Local Representations of the Flat Virtual Braid Group

We prove that any complex local representation of the flat virtual braid group, $FVB_2$, into $GL_2(\mathbb{C})$, has one of the types $\lambda_i: FVB_2 \rightarrow GL_2(\mathbb{C})$, $1\leq i\leq 12$. We find necessary and sufficient conditions that guarantee the irreducibility of representations of type $\lambda_i$, $1\leq i\leq 5$, and we prove that representations of type $\lambda_i$, $6\leq i\leq 12$, are reducible. Regarding faithfulness, we find necessary and sufficient conditions for representations of type $\lambda_6$ or $\lambda_7$ to be faithful. Moreover, we give sufficient conditions for representations of type $\lambda_1$, $\lambda_2$, or $\lambda_4$ to be unfaithful, and we show that representations of type $\lambda_i$, $i=3, 5, 8, 9, 10, 11, 12$ are unfaithful.

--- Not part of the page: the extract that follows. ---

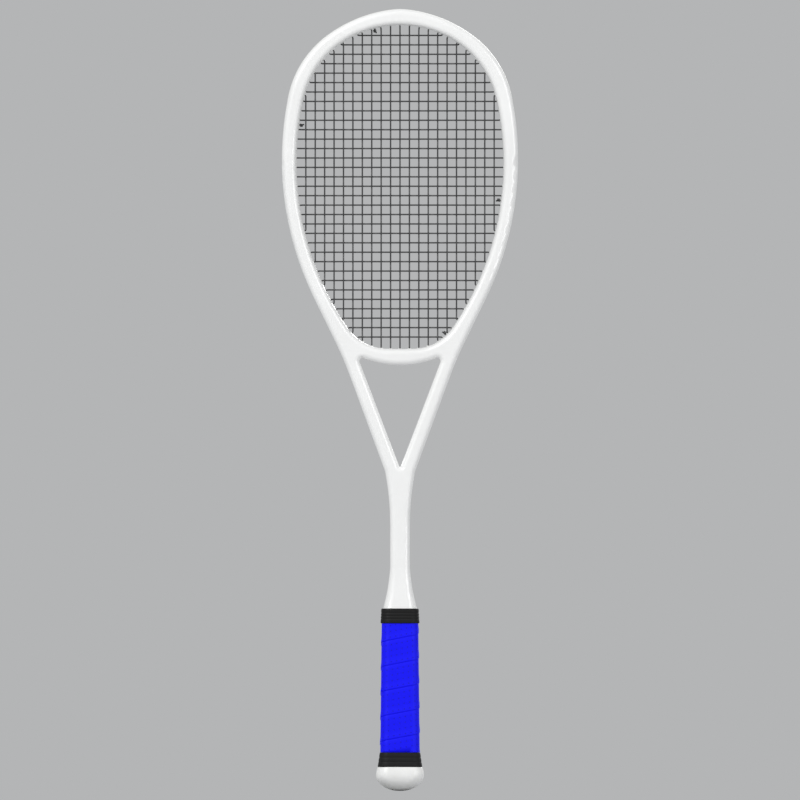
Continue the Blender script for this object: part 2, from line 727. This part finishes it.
def skin_rings(sections, closed):
    """A bmesh through (z, half_x, half_y, corner) rings; closed joins the last to the first."""
    bm = bmesh.new()
    rings = []
    for z, half_x, half_y, corner_radius in sections:
        ring = [bm.verts.new((*ring_point(k / RING_POINTS, half_x, half_y, corner_radius), z))
                for k in range(RING_POINTS)]
        rings.append(ring)
    pairs = list(zip(rings, rings[1:])) + ([(rings[-1], rings[0])] if closed else [])
    for lower, upper in pairs:
        for k in range(RING_POINTS):
            after = (k + 1) % RING_POINTS
            bm.faces.new((lower[k], lower[after], upper[after], upper[k]))
    if not closed:
        bm.faces.new(rings[0])
        bm.faces.new(rings[-1])
    return bm


# %% [markdown]
# ## Cushion wrap
# The wrap is one strip, 25 mm wide, wound up the handle in a spiral. Each turn lies about 3 mm over
# the one below, and shows as a soft raised edge. A sleeve with painted lines would look flat from the
# side, so this is the strip itself: a cross-section carried round the handle, thinner at the edge
# that gets covered. It is cut off level at the trim ring and under the collar, and the collar presses
# its raised edge flat.

# %% Wrap the handle
STRIP_WIDTH = 25.0 * MM
OVERLAP = 3.2 * MM
PITCH = STRIP_WIDTH - OVERLAP
STEPS_PER_TURN = 120
WRAP_END = 156.0 * MM
# The handle's girth as a share of that of the square-cornered box round it
GIRTH_SHARE = 0.9
# (share of the width, height above the wrap's nominal surface in mm), from the covering edge up
STRIP_TOP = [(0.0, -0.1), (0.002, 0.12), (0.006, 0.26), (0.014, 0.36), (0.035, 0.4), (0.08, 0.34),
             (0.14, 0.18), (0.2, 0.06), (0.28, 0.0), (0.5, 0.0), (0.72, 0.0), (0.84, -0.06),
             (0.872, -0.25), (0.94, -0.8), (1.0, -1.4)]
# ... and back along its underside, which rides up on the thin edge of the turn below
STRIP_UNDERSIDE = [(1.0, -1.75), (0.5, -1.75), (0.15, -1.75), (0.128, -1.37), (0.068, -0.77), (0.0, -0.22)]


def wrapped_strip():
    """The wound strip as a closed solid, with its own measure kept as a UV map."""
    bm = bmesh.new()
    measure = bm.loops.layers.uv.new("strip")
    profile = STRIP_TOP + STRIP_UNDERSIDE
    turns = (WRAP_END - GRIP_FOOT + STRIP_WIDTH) / PITCH
    around = 4 * (FOOT_HALF[0] + FOOT_HALF[1]) * GIRTH_SHARE
    rows, where = [], {}
    for step in range(math.ceil(turns * STEPS_PER_TURN) + 1):
        turn = step / STEPS_PER_TURN
        row = []
        for share, height in profile:
            z = GRIP_FOOT - STRIP_WIDTH + PITCH * turn + STRIP_WIDTH * share
            lift = min(height, 0.0) if z > GRIP_TOP else height
            x, y = ring_point(turn, *grip_section(z, lift * MM))
            vertex = bm.verts.new((x, y, z))
            where[vertex] = (turn * around, share * STRIP_WIDTH)
            row.append(vertex)
        rows.append(row)
    for before, after in zip(rows, rows[1:]):
        for k in range(len(profile)):
            following = (k + 1) % len(profile)
            bm.faces.new((before[k], before[following], after[following], after[k]))
    bm.faces.new(rows[0])
    bm.faces.new(rows[-1])
    for face in bm.faces:
        for loop in face.loops:
            loop[measure].uv = where[loop.vert]
    for height, way in ((GRIP_FOOT, 1), (WRAP_END, -1)):
        everything = bm.verts[:] + bm.edges[:] + bm.faces[:]
        bmesh.ops.bisect_plane(bm, geom=everything, plane_co=(0, 0, height), plane_no=(0, 0, way),
                               clear_inner=True)
        bmesh.ops.holes_fill(bm, edges=[edge for edge in bm.edges if edge.is_boundary])
    return bm


wrap = finish_piece(wrapped_strip(), "cushion_wrap", "cushion_wrap", "grip_wrap")

# %% [markdown]
# ## Collar and trim ring
# Both are moulded rubber. The collar is a stretchy sleeve with a rolled lip at each end and three
# shallow grooves; the trim ring flares out to meet the cap, with two. Each is a closed profile
# carried round the handle.

# %% Collar and ring
# Where a groove's flank turns, as shares of its half width and of its depth
FLANK_WIDTH, FLANK_DEPTH = 0.6, 0.25
# Walls in mm, as in the profiles
COLLAR_WALL, RING_WALL = 0.95, 1.9


def sleeve(foot, top, profile):
    """Rings of a sleeve between two sections: profile is (share of the height, grow in mm)."""
    sections = []
    for share, grow in profile:
        sizes = [a + (b - a) * share for a, b in zip(foot, top)]
        sections.append((sizes[0], *(size + grow * MM for size in sizes[1:])))
    return skin_rings(sections, closed=True)


def grooved(places, width, depth):
    """Profile points of shallow grooves: places and half width in shares, depth in mm."""
    points = []
    for place in places:
        points += [(place - width, 0.0), (place - width * FLANK_WIDTH, -depth * FLANK_DEPTH),
                   (place, -depth), (place + width * FLANK_WIDTH, -depth * FLANK_DEPTH),
                   (place + width, 0.0)]
    return points


collar_foot = (GRIP_TOP, 17.1 * MM, 14.8 * MM, 8.5 * MM)
collar_top = (160.1 * MM, 16.4 * MM, 14.2 * MM, 8.5 * MM)
collar_profile = ([(0.0, -COLLAR_WALL), (0.0, -0.35), (0.02, -0.1), (0.06, 0.0), (0.12, 0.02)]
                  + grooved((0.3, 0.5, 0.7), 0.07, 0.3)
                  + [(0.88, 0.02), (0.94, -0.02), (0.985, -0.2), (1.0, -0.5), (1.0, -COLLAR_WALL),
                     (0.5, -COLLAR_WALL)])
finish_piece(sleeve(collar_foot, collar_top, collar_profile), "collar_rubber", "black_rubber",
             "grip_collar", subdivisions=1)

ring_foot = (21.0 * MM, 19.6 * MM, 16.6 * MM, 9.5 * MM)
ring_top = (GRIP_FOOT, 17.8 * MM, 15.4 * MM, 7.9 * MM)
ring_profile = ([(0.0, -RING_WALL), (0.0, -0.3), (0.02, -0.08), (0.06, 0.0)]
                + grooved((0.35, 0.65), 0.08, 0.3)
                + [(0.9, 0.0), (0.96, -0.06), (0.99, -0.2), (1.0, -0.4), (1.0, -RING_WALL),
                   (0.5, -RING_WALL)])
finish_piece(sleeve(ring_foot, ring_top, ring_profile), "trim_ring_rubber", "black_rubber",
             "butt_ring", subdivisions=1)

# %% [markdown]
# ## Butt cap
# The cap is a hollow moulding: a smooth dome outside, and a thin skirt that goes up inside the wrap.
# Its outline is a quarter ellipse under the widest line. The rings turn from the handle's rounded
# rectangle into an ellipse as they close on the pole.

# %% Butt cap
CAP_TOP = 21.0 * MM
CAP_WIDEST = 14.0 * MM
CAP_HALF = (21.1 * MM, 17.9 * MM)
CAP_TOP_HALF = (19.8 * MM, 16.8 * MM)
SKIRT_TOP = 46.0 * MM
WRAP_THICKNESS = 1.8 * MM
SKIRT_WALL = 1.5 * MM
CAP_WALL = 2.2 * MM
DOME_STEPS = 14
# Corner radius as a share of a ring's half depth, at the pole and at the widest line
POLE_ROUNDNESS, BODY_ROUNDNESS = 0.98, 0.62
# How far up the dome its inside follows it, as a share of the way to the widest line
HOLLOW_SHARE = 0.8
# The rounded top edge, as (drop, inset) in mm, and the places between it and the widest line
TOP_EDGE = [(0.0, 0.9), (0.0, 0.45), (0.12, 0.12), (0.45, 0.0)]
SIDE_SHARES = (0.3, 0.6, 0.85)
LEDGE_STEP = 0.1 * MM


def dome_section(angle, wall):
    """Ring of the dome at an angle up from its pole, drawn in by a wall."""
    spread_out = math.sin(angle)
    half_x, half_y = (CAP_HALF[0] - wall) * spread_out, (CAP_HALF[1] - wall) * spread_out
    z = CAP_WIDEST - (CAP_WIDEST - wall) * math.cos(angle)
    roundness = POLE_ROUNDNESS + (BODY_ROUNDNESS - POLE_ROUNDNESS) * spread_out**3
    return z, half_x, half_y, half_y * roundness


def cap_rings():
    """Rings of the cap, up its inside from the pole and down its outside."""
    angles = [math.pi / 2 * step / DOME_STEPS for step in range(1, DOME_STEPS + 1)]
    inside = [dome_section(angle, CAP_WALL) for angle in angles if angle < HOLLOW_SHARE * math.pi / 2]
    skirt_in, skirt_out = -WRAP_THICKNESS - SKIRT_WALL, -WRAP_THICKNESS
    inside += [(z, *grip_section(z, skirt_in)) for z in (CAP_WIDEST, CAP_TOP, SKIRT_TOP)]
    outside = [(z, *grip_section(z, skirt_out)) for z in (SKIRT_TOP, CAP_TOP + LEDGE_STEP)]
    top_x, top_y = CAP_TOP_HALF
    for drop, inset in TOP_EDGE:
        outside.append((CAP_TOP - drop * MM, top_x - inset * MM, top_y - inset * MM,
                        top_y * BODY_ROUNDNESS))
    for share in SIDE_SHARES:
        rise = math.sin(share * math.pi / 2)
        outside.append((CAP_TOP + (CAP_WIDEST - CAP_TOP) * share, top_x + (CAP_HALF[0] - top_x) * rise,
                        top_y + (CAP_HALF[1] - top_y) * rise, CAP_HALF[1] * BODY_ROUNDNESS))
    outside += [dome_section(angle, 0.0) for angle in reversed(angles)]
    return inside + outside


finish_piece(skin_rings(cap_rings(), closed=False), "butt_cap_moulded", "cap_plastic", "butt_cap",
             subdivisions=1)

# %% [markdown]
# ## Floor
# A plain pale floor under the cap. It is a wide disc with a slightly mottled matte finish, and isn't
# part of the racket.

# %% Floor
FLOOR_RADIUS = 6.0
FLOOR_GAP = 0.2 * MM
FLOOR_GRAIN = 3.0 * MM

floor_mesh = bpy.data.meshes.new("floor")
floor_bm = bmesh.new()
bmesh.ops.create_circle(floor_bm, cap_ends=True, radius=FLOOR_RADIUS, segments=96)
floor_bm.to_mesh(floor_mesh)
floor_bm.free()
floor = bpy.data.objects.new("floor", floor_mesh)
floor.location.z = cad_box[0].z - FLOOR_GAP
floor_mesh.materials.append(
    grained("pale_floor_matte", "#B0B1B2", "#B3B4B5", 20 * MM, FLOOR_GRAIN, 0.02 * MM, 0.7, IOR=1.45))
bpy.context.scene.collection.objects.link(floor)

We prove that any complex homogeneous local representations of the flat virtual braid group, $FVB_n$, into $GL_{n}(\mathbb{C})$, for $n\geq 2$, has one of the types $\gamma_i: FVB_n \rightarrow GL_n(\mathbb{C})$, $i=1, 2$. We then prove that representations of type $\gamma_1: FVB_n \rightarrow GL_n(\mathbb{C})$ are reducible for $n\geq 6$, while representations of type $\gamma_2: FVB_n \rightarrow GL_n(\mathbb{C})$ are irreducible if and only if $b\neq y$, for $n\geq 3$. Then, we show that representations of type $\gamma_1$ are unfaithful for $n\geq 3$ and that representations of type $\gamma_2$ are unfaithful if $y=b$. Furthermore, we prove that any complex homogeneous local representation of the flat virtual braid group, $FVB_n$, into $GL_{n+1}(\mathbb{C})$, for all $n\geq 4$, has one of the types $\delta_i: FVB_n \rightarrow GL_{n+1}(\mathbb{C})$, $1\leq i\leq 8$. We prove that these representations are reducible for $n\geq 10$. Then, we show that representations of types $\delta_i$, $i\neq 5, 6$, are unfaithful, while representations of types $\delta_5$ or $\delta_6$ are unfaithful if $x=y$.